The exact error messages are as follows:

==28310== Thread 4 estn0:
==28310== Conditional jump or move depends on uninitialised value(s)
==28310==    at 0x1134F1: estimate_n0 (radio.c:147)
==28310==    by 0x5C906DA: start_thread (pthread_create.c:463)
==28310==    by 0x636761E: clone (clone.S:95)
==28310== 
==28310== Conditional jump or move depends on uninitialised value(s)
==28310==    at 0x11341B: estimate_n0 (radio.c:137)
==28310==    by 0x5C906DA: start_thread (pthread_create.c:463)
==28310==    by 0x636761E: clone (clone.S:95)
==28310== 

Unfortunately, valgrind doesn't say which input to the conditional jump was uninitialized, but by adding printf statements for each of the variables it's possible to check which one is uninitialized. In that way, I can see that fdomain[132501] is uninitialized when it read at line 146 in the first loop iteration.

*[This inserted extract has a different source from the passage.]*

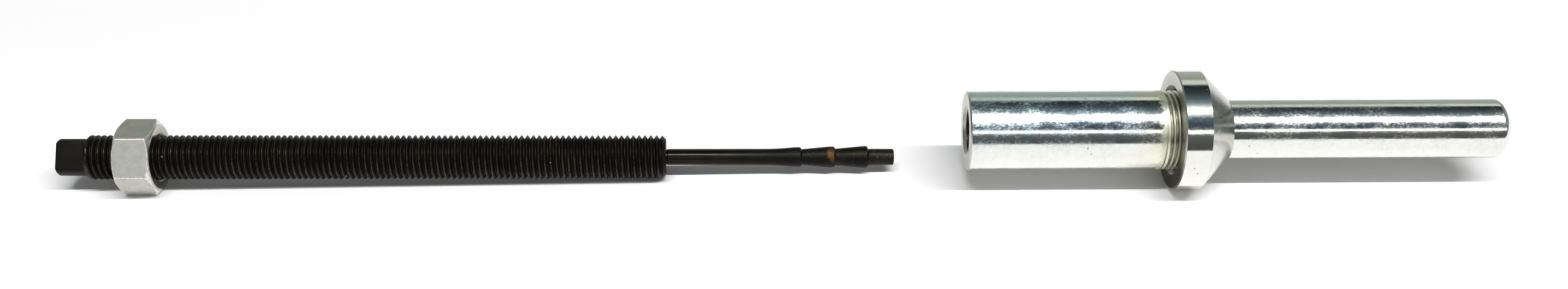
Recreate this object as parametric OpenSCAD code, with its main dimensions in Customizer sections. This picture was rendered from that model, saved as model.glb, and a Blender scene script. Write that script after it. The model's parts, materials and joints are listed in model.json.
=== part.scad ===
// Injector sleeve installer, laid out on the bench as its two loose groups.
// The driver (barrel and stop collar) lies along +X and balances on the collar's rim.
// The spindle set (threaded spindle, expander rod and nut) lies to its left. It stands on the
// nut's lower flat and on the last full thread crest, so its axis falls a little to the right.
// Millimetres, +Z up, origin under the middle of the whole layout on the bench.

/* [Driver barrel] */
// Outside diameter of the upper barrel
barrel_d = 33.8; // [32:0.1:36]
// Length of the plain upper barrel, from the bearing face to the first thread groove
barrel_plain_len = 81.9; // [70:0.1:95]
// Bore that the spindle passes through
bore_d = 20; // [19.6:0.1:21]
// Chamfer round the mouth of the bore
bore_mouth_chamfer = 1.35; // [0.5:0.05:2]
// Chamfer round the outside of the bearing face
bearing_face_chamfer = 0.7; // [0.3:0.1:1.5]
// Outside diameter of the lower barrel
nose_d = 25.4; // [24.5:0.1:27]
// Length of the lower barrel, from the shoulder to its end
nose_len = 130.8; // [110:0.1:150]
// Chamfer round the end of the lower barrel
nose_chamfer = 2.5; // [0.5:0.1:2.6]
// Thickness of the wall that closes the end of the lower barrel
nose_wall = 8; // [5:0.5:15]
// Hole in that wall, which guides the expander rod
guide_hole_d = 10.4; // [10:0.1:11]
// Edge break on the guide hole
guide_hole_break = 0.5; // [0.2:0.1:1]

/* [Collar thread] */
// Length of the thread on the barrel that carries the stop collar
collar_thread_len = 16.5; // [12:0.1:20]
// Pitch of that thread, 12 threads to the inch
collar_thread_pitch = 2.117; // [1.5:0.001:2.54]
// Depth of its grooves
collar_thread_depth = 1.2; // [0.8:0.05:1.4]
// Length of that thread left showing beside the collar
threads_showing = 6; // [2:0.1:9]
// Radial clearance between the collar and the barrel
collar_slack = 0.05; // [0.02:0.01:0.1]

/* [Stop collar] */
// Outside diameter of the collar's rim
collar_d = 50.8; // [44:0.1:60]
// Length of the cylindrical rim
collar_rim_len = 11.1; // [8:0.1:20]
// Diameter that the taper runs down to
collar_small_d = 26.1; // [25.8:0.1:30]
// Angle between the taper and the axis
collar_taper_angle = 45; // [35:1:60]
// Bevel round the collar's left face
collar_bevel = 0.5; // [0.2:0.1:1.5]
// Depth of the threaded bore, to the step down on to the lower barrel
collar_bore_depth = 15.5; // [13:0.1:17]
// Diameter of the countersink at the mouth of the threaded bore
collar_countersink_d = 38.4; // [35:0.1:42]

/* [Spindle] */
// Outside diameter of the spindle's thread, 3/4 inch
thread_d = 19.05; // [18:0.01:19.4]
// Pitch of the spindle's thread, 10 threads to the inch
thread_pitch = 2.54; // [2:0.01:3]
// Depth of its grooves
thread_depth = 1.5; // [1:0.05:1.65]
// Length of the threaded part
thread_len = 246.1; // [230:0.1:260]
// Chamfer at the drive end of the thread
thread_start_chamfer = 0.75; // [0.5:0.05:1.4]
// Length of the bevel at the rod end of the thread
thread_end_bevel_len = 1.75; // [1:0.05:2.5]
// Drop of that bevel
thread_end_bevel_drop = 1.45; // [0.8:0.05:1.6]
// Length of the turned drive end, which carries two wrench flats
drive_len = 12.6; // [8:0.1:20]
// Outside diameter of the drive end
drive_d = 15.8; // [12:0.1:15.9]
// Distance between its two flats
drive_flats = 10.5; // [8:0.1:12]
// Edge break round its tip
drive_break = 0.4; // [0.2:0.1:1]
// How far the camera side flat is rolled upwards, in degrees
drive_roll = 38; // [0:1:89]

/* [Expander rod] */
// Diameter of the rod and of its shank in the spindle
rod_d = 7.1; // [6:0.05:8]
// Depth of the shank in the spindle
shank_len = 22; // [12:0.5:40]
// Radial clearance round the shank
shank_slack = 0.02; // [0.01:0.005:0.05]
// Diameter of the narrow neck at the spindle's end face
root_neck_d = 6.6; // [6:0.05:7]
// Length of that neck
root_neck_len = 0.8; // [0.4:0.1:2]
// Distance from the spindle's end face to where the rod starts to swell
swell_start = 42.9; // [35:0.1:50]
// Distance from the end face to the rim of each of the three expanding cones
rim_starts = [55.9, 71.2, 86.1]; // [45:0.1:95]
// Width of each rim
rim_widths = [2.6, 2, 1.5]; // [0.8:0.1:4]
// Diameter of each rim
rim_diameters = [8.55, 9.1, 9.55]; // [7.2:0.05:10]
// Length of the step down behind each rim
step_len = 0.75; // [0.4:0.05:1.2]
// Diameter at the foot of the step behind each rim; the last is the pilot
foot_diameters = [6.8, 7.2, 7.1]; // [5:0.05:7.2]
// Distance from the end face to the tip of the pilot
rod_len = 99.4; // [92:0.1:110]
// Chamfer on the tip of the pilot
pilot_chamfer = 0.4; // [0.2:0.1:1]

/* [Nut] */
// Width across the flats of the nut, 1 1/8 inch
nut_flats = 28.6; // [27:0.1:32]
// Height of the nut
nut_height = 16; // [12:0.1:20]
// Diameter of the flat circle on each face of the nut, as a share of the width across flats
nut_face_share = 0.95; // [0.9:0.01:0.98]
// Angle of the chamfer on the nut's corners
nut_chamfer_angle = 30; // [15:1:30]
// Radial clearance between the nut and the thread's crests
nut_slack = 0.03; // [0.02:0.01:0.1]
// Countersink at each end of the nut's bore
nut_countersink = 0.9; // [0.3:0.1:1.5]
// Distance from the drive end of the thread to the nut's left face
nut_inset = 13.6; // [5:0.1:40]

/* [Layout] */
// Distance along X from the spindle's end face to the barrel's bearing face
group_gap = 129.2; // [105:0.1:200]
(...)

argilo commented 2 years ago

Here's how I did that:

diff --git a/radio.c b/radio.c
index 5221c0b..64598d8 100644
--- a/radio.c
+++ b/radio.c
@@ -133,6 +133,10 @@ void *estimate_n0(void *arg){
     if(init){
       int bin = first_bin;
       for(int i=0; i < bincnt; i++){
+        printf("1 i=%d\n", i);
+        printf("1 avg_pwrs[i]=%g\n", avg_pwrs[i]);
+        printf("1 bin=%d\n", bin);
+        printf("1 fdomain[bin]=%g %g\n", crealf(fdomain[bin]), cimagf(fdomain[bin]));
        avg_pwrs[i] += (cnrmf(fdomain[bin]) - avg_pwrs[i]) * .02; // tune or auto adjust this?
        min_bin_power = min(min_bin_power,avg_pwrs[i]);
        if(++bin == master->bins)
@@ -143,6 +147,10 @@ void *estimate_n0(void *arg){
       // and there can be a time skew between the frequency change and changing data
       int bin = first_bin;
       for(int i=0; i < bincnt; i++){
+        printf("2 i=%d\n", i);
+        printf("2 avg_pwrs[i]=%g\n", avg_pwrs[i]);
+        printf("2 bin=%d\n", bin);
+        printf("2 fdomain[bin]=%g %g\n", crealf(fdomain[bin]), cimagf(fdomain[bin]));
        avg_pwrs[i] = cnrmf(fdomain[bin]);
        min_bin_power = min(min_bin_power,avg_pwrs[i]);
        if(++bin == master->bins)

I built radio in debug mode, then ran valgrind ./radio /etc/radio/radio@2m.conf.

There are also some warnings about uninitialized bytes being passed to setsockopt but those can be ignored; valgrind apparently doesn't know about the padding in the struct.

argilo commented 2 years ago

It looks like the problem is that run_fft writes to f->fdomain[0] and wakes up estimate_n0, which reads from master->fdomain[1].

argilo commented 2 years ago

I see that run_fft increments block_num just before waking estimate_n0, so maybe there's an off-by-one here.

ka9q commented 2 years ago

Ah ha! I recently changed how that worked to get around a startup deadlock in wfm.c when a slave filter is read immediately after the the master is written. I thought I had fixed an off-by-one error but apparently I created another in the process. --Phil

On 4/18/22 12:27, Clayton Smith wrote:

It looks like the problem is that |run_fft| writes to |f->fdomain[0]| and wakes up |estimate_n0|, which reads from |master->fdomain[1]|.

— Reply to this email directly, view it on GitHub https://github.com/ka9q/ka9q-radio/issues/3#issuecomment-1101690695, or unsubscribe https://github.com/notifications/unsubscribe-auth/ADJDI456H3CLVRDY2XYPKE3VFWZTVANCNFSM5TUHIQ4A. You are receiving this because you commented.Message ID: @.***>

ka9q commented 2 years ago

Try the patch I just pushed over. When I fixed the off-by-one between the master and slave filter sections in filter.c, this introduced an off-by-one in the way estimate_n0's reads the frequency domain data directly from the master section.

The only harm would have been a startup glitch in the n0 estimate, plus updating the estimate several buffers back instead of on the current estimate, neither of which was a big deal. But I still like to get rid of warnings.

On 4/18/22 12:31, Clayton Smith wrote:

I see that |run_fft| increments |block_num| just before waking |estimate_n0|, so maybe there's an off-by-one here.

— Reply to this email directly, view it on GitHub https://github.com/ka9q/ka9q-radio/issues/3#issuecomment-1101693679, or unsubscribe https://github.com/notifications/unsubscribe-auth/ADJDI42OCXFEKJD5XIPZCCTVFW2CNANCNFSM5TUHIQ4A. You are receiving this because you commented.Message ID: @.***>

argilo commented 2 years ago

Looks good; radio now runs cleanly with no valgrind errors.